> **Written task**:
Restate every line of the material, word for word.

> **Data provided**:
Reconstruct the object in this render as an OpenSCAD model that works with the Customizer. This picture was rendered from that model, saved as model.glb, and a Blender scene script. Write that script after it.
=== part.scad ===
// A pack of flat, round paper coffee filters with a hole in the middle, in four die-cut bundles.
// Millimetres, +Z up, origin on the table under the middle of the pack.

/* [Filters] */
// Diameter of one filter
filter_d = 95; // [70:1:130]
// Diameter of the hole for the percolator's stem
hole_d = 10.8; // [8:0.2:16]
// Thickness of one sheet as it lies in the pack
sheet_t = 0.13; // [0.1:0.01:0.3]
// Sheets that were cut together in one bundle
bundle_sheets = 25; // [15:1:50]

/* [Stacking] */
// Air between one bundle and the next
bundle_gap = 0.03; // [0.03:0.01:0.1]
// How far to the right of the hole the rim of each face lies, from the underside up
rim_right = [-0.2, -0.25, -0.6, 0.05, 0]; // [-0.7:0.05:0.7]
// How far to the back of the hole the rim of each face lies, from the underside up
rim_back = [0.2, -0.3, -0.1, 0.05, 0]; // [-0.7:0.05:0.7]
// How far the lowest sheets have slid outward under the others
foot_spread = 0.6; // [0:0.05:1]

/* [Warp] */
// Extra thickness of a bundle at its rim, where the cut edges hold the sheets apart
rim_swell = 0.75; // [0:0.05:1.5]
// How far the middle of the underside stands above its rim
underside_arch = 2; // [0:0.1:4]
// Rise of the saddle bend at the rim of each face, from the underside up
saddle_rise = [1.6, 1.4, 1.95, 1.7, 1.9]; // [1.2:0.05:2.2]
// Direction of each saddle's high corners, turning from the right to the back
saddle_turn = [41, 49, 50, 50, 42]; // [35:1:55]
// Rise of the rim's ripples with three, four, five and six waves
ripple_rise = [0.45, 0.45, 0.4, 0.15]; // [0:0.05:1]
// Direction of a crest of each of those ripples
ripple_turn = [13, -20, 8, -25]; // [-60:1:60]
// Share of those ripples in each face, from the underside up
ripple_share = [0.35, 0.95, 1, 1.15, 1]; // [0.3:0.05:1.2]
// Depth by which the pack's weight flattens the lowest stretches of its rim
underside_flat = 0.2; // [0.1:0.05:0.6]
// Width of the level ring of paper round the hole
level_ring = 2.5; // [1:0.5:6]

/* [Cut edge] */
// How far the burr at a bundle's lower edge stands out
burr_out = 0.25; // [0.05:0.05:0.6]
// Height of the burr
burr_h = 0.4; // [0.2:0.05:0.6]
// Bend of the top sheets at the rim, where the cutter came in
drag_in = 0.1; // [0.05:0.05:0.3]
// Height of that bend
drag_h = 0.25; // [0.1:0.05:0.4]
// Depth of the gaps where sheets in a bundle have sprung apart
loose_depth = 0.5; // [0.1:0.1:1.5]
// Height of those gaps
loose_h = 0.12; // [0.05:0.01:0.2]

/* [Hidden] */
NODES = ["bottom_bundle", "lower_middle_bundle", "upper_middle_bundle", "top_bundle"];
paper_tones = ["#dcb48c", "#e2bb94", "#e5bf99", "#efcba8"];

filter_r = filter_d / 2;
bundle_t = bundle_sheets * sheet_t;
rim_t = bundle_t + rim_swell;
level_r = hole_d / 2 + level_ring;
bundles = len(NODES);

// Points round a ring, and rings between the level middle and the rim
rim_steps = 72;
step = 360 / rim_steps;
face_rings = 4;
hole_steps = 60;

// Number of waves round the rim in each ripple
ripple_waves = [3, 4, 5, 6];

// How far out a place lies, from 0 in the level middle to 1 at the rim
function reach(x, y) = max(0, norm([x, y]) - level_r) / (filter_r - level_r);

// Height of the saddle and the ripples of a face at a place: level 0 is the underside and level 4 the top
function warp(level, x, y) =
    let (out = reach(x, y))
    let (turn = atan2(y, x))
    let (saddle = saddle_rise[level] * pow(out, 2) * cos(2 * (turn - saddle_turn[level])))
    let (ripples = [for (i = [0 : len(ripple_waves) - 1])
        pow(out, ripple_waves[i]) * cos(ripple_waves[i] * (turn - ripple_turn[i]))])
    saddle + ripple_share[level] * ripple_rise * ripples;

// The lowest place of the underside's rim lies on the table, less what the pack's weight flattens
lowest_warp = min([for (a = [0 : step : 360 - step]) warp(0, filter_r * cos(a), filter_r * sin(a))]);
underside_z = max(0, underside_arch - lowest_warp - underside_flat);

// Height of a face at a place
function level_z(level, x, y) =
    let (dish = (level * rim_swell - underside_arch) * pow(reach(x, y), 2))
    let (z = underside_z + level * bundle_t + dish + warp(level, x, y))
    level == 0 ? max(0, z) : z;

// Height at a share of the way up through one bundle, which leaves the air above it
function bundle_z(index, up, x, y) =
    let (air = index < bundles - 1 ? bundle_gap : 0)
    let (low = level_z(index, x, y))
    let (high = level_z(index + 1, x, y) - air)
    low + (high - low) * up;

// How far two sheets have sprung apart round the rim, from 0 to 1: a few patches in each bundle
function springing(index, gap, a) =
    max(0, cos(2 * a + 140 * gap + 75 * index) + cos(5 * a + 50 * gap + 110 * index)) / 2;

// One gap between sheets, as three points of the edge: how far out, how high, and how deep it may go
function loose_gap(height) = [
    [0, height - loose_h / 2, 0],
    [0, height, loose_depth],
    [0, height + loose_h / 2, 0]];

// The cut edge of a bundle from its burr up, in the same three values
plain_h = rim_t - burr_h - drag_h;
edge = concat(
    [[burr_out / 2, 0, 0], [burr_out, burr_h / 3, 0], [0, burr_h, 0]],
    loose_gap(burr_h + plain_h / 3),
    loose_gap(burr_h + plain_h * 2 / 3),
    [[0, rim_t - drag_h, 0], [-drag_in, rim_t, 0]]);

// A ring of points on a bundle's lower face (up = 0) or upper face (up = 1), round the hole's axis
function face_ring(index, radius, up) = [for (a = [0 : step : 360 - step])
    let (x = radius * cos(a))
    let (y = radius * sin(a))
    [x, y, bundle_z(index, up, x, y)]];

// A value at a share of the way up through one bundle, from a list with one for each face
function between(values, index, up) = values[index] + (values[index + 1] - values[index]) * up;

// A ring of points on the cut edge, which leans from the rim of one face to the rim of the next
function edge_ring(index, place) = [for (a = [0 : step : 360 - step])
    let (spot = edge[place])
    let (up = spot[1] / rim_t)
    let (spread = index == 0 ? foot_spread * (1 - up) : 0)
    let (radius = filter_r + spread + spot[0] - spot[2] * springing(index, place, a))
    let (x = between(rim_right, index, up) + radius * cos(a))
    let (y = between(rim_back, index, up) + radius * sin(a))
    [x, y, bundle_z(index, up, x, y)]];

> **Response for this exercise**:
Reconstruct the object in this render as an OpenSCAD model that works with the Customizer. This picture was rendered from that model, saved as model.glb, and a Blender scene script. Write that script after it.
=== part.scad ===
// A pack of flat, round paper coffee filters with a hole in the middle, in four die-cut bundles.
// Millimetres, +Z up, origin on the table under the middle of the pack.

/* [Filters] */
// Diameter of one filter
filter_d = 95; // [70:1:130]
// Diameter of the hole for the percolator's stem
hole_d = 10.8; // [8:0.2:16]
// Thickness of one sheet as it lies in the pack
sheet_t = 0.13; // [0.1:0.01:0.3]
// Sheets that were cut together in one bundle
bundle_sheets = 25; // [15:1:50]

/* [Stacking] */
// Air between one bundle and the next
bundle_gap = 0.03; // [0.03:0.01:0.1]
// How far to the right of the hole the rim of each face lies, from the underside up
rim_right = [-0.2, -0.25, -0.6, 0.05, 0]; // [-0.7:0.05:0.7]
// How far to the back of the hole the rim of each face lies, from the underside up
rim_back = [0.2, -0.3, -0.1, 0.05, 0]; // [-0.7:0.05:0.7]
// How far the lowest sheets have slid outward under the others
foot_spread = 0.6; // [0:0.05:1]

/* [Warp] */
// Extra thickness of a bundle at its rim, where the cut edges hold the sheets apart
rim_swell = 0.75; // [0:0.05:1.5]
// How far the middle of the underside stands above its rim
underside_arch = 2; // [0:0.1:4]
// Rise of the saddle bend at the rim of each face, from the underside up
saddle_rise = [1.6, 1.4, 1.95, 1.7, 1.9]; // [1.2:0.05:2.2]
// Direction of each saddle's high corners, turning from the right to the back
saddle_turn = [41, 49, 50, 50, 42]; // [35:1:55]
// Rise of the rim's ripples with three, four, five and six waves
ripple_rise = [0.45, 0.45, 0.4, 0.15]; // [0:0.05:1]
// Direction of a crest of each of those ripples
ripple_turn = [13, -20, 8, -25]; // [-60:1:60]
// Share of those ripples in each face, from the underside up
ripple_share = [0.35, 0.95, 1, 1.15, 1]; // [0.3:0.05:1.2]
// Depth by which the pack's weight flattens the lowest stretches of its rim
underside_flat = 0.2; // [0.1:0.05:0.6]
// Width of the level ring of paper round the hole
level_ring = 2.5; // [1:0.5:6]

/* [Cut edge] */
// How far the burr at a bundle's lower edge stands out
burr_out = 0.25; // [0.05:0.05:0.6]
// Height of the burr
burr_h = 0.4; // [0.2:0.05:0.6]
// Bend of the top sheets at the rim, where the cutter came in
drag_in = 0.1; // [0.05:0.05:0.3]
// Height of that bend
drag_h = 0.25; // [0.1:0.05:0.4]
// Depth of the gaps where sheets in a bundle have sprung apart
loose_depth = 0.5; // [0.1:0.1:1.5]
// Height of those gaps
loose_h = 0.12; // [0.05:0.01:0.2]

/* [Hidden] */
NODES = ["bottom_bundle", "lower_middle_bundle", "upper_middle_bundle", "top_bundle"];
paper_tones = ["#dcb48c", "#e2bb94", "#e5bf99", "#efcba8"];

filter_r = filter_d / 2;
bundle_t = bundle_sheets * sheet_t;
rim_t = bundle_t + rim_swell;
level_r = hole_d / 2 + level_ring;
bundles = len(NODES);

// Points round a ring, and rings between the level middle and the rim
rim_steps = 72;
step = 360 / rim_steps;
face_rings = 4;
hole_steps = 60;

// Number of waves round the rim in each ripple
ripple_waves = [3, 4, 5, 6];

// How far out a place lies, from 0 in the level middle to 1 at the rim
function reach(x, y) = max(0, norm([x, y]) - level_r) / (filter_r - level_r);

// Height of the saddle and the ripples of a face at a place: level 0 is the underside and level 4 the top
function warp(level, x, y) =
    let (out = reach(x, y))
    let (turn = atan2(y, x))
    let (saddle = saddle_rise[level] * pow(out, 2) * cos(2 * (turn - saddle_turn[level])))
    let (ripples = [for (i = [0 : len(ripple_waves) - 1])
        pow(out, ripple_waves[i]) * cos(ripple_waves[i] * (turn - ripple_turn[i]))])
    saddle + ripple_share[level] * ripple_rise * ripples;

// The lowest place of the underside's rim lies on the table, less what the pack's weight flattens
lowest_warp = min([for (a = [0 : step : 360 - step]) warp(0, filter_r * cos(a), filter_r * sin(a))]);
underside_z = max(0, underside_arch - lowest_warp - underside_flat);

// Height of a face at a place
function level_z(level, x, y) =
    let (dish = (level * rim_swell - underside_arch) * pow(reach(x, y), 2))
    let (z = underside_z + level * bundle_t + dish + warp(level, x, y))
    level == 0 ? max(0, z) : z;

// Height at a share of the way up through one bundle, which leaves the air above it
function bundle_z(index, up, x, y) =
    let (air = index < bundles - 1 ? bundle_gap : 0)
    let (low = level_z(index, x, y))
    let (high = level_z(index + 1, x, y) - air)
    low + (high - low) * up;

// How far two sheets have sprung apart round the rim, from 0 to 1: a few patches in each bundle
function springing(index, gap, a) =
    max(0, cos(2 * a + 140 * gap + 75 * index) + cos(5 * a + 50 * gap + 110 * index)) / 2;

// One gap between sheets, as three points of the edge: how far out, how high, and how deep it may go
function loose_gap(height) = [
    [0, height - loose_h / 2, 0],
    [0, height, loose_depth],
    [0, height + loose_h / 2, 0]];

// The cut edge of a bundle from its burr up, in the same three values
plain_h = rim_t - burr_h - drag_h;
edge = concat(
    [[burr_out / 2, 0, 0], [burr_out, burr_h / 3, 0], [0, burr_h, 0]],
    loose_gap(burr_h + plain_h / 3),
    loose_gap(burr_h + plain_h * 2 / 3),
    [[0, rim_t - drag_h, 0], [-drag_in, rim_t, 0]]);

// A ring of points on a bundle's lower face (up = 0) or upper face (up = 1), round the hole's axis
function face_ring(index, radius, up) = [for (a = [0 : step : 360 - step])
    let (x = radius * cos(a))
    let (y = radius * sin(a))
    [x, y, bundle_z(index, up, x, y)]];

// A value at a share of the way up through one bundle, from a list with one for each face
function between(values, index, up) = values[index] + (values[index + 1] - values[index]) * up;

// A ring of points on the cut edge, which leans from the rim of one face to the rim of the next
function edge_ring(index, place) = [for (a = [0 : step : 360 - step])
    let (spot = edge[place])
    let (up = spot[1] / rim_t)
    let (spread = index == 0 ? foot_spread * (1 - up) : 0)
    let (radius = filter_r + spread + spot[0] - spot[2] * springing(index, place, a))
    let (x = between(rim_right, index, up) + radius * cos(a))
    let (y = between(rim_back, index, up) + radius * sin(a))
    [x, y, bundle_z(index, up, x, y)]];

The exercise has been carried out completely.